### WHAT NEEDS TO BE DONE
Repeat the whole listing exactly as written.

### GIVEN MATERIAL
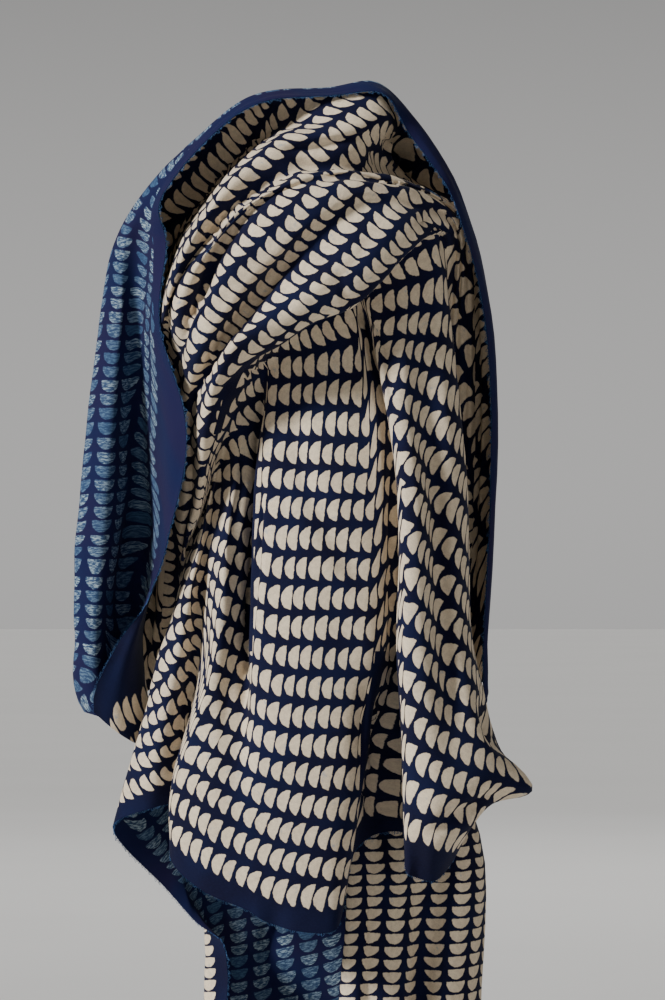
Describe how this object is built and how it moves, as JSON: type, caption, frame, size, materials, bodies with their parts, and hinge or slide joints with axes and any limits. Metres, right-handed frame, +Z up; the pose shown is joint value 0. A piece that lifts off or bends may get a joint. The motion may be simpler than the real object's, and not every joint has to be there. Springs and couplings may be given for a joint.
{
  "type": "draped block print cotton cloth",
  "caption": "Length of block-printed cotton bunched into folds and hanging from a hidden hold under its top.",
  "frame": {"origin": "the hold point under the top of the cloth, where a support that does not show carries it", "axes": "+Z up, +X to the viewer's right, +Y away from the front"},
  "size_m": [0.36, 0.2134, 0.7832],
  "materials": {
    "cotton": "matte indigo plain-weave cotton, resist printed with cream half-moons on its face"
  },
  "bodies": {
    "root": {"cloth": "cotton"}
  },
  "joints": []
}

### RESPONSE TO THE EXERCISE
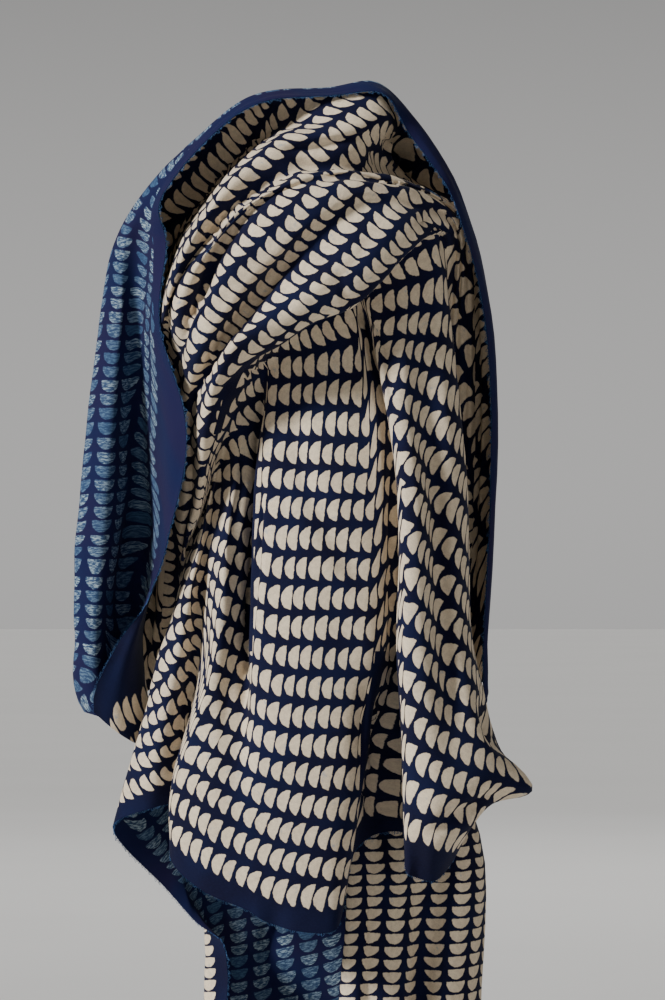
Describe how this object is built and how it moves, as JSON: type, caption, frame, size, materials, bodies with their parts, and hinge or slide joints with axes and any limits. Metres, right-handed frame, +Z up; the pose shown is joint value 0. A piece that lifts off or bends may get a joint. The motion may be simpler than the real object's, and not every joint has to be there. Springs and couplings may be given for a joint.
{
  "type": "draped block print cotton cloth",
  "caption": "Length of block-printed cotton bunched into folds and hanging from a hidden hold under its top.",
  "frame": {"origin": "the hold point under the top of the cloth, where a support that does not show carries it", "axes": "+Z up, +X to the viewer's right, +Y away from the front"},
  "size_m": [0.36, 0.2134, 0.7832],
  "materials": {
    "cotton": "matte indigo plain-weave cotton, resist printed with cream half-moons on its face"
  },
  "bodies": {
    "root": {"cloth": "cotton"}
  },
  "joints": []
}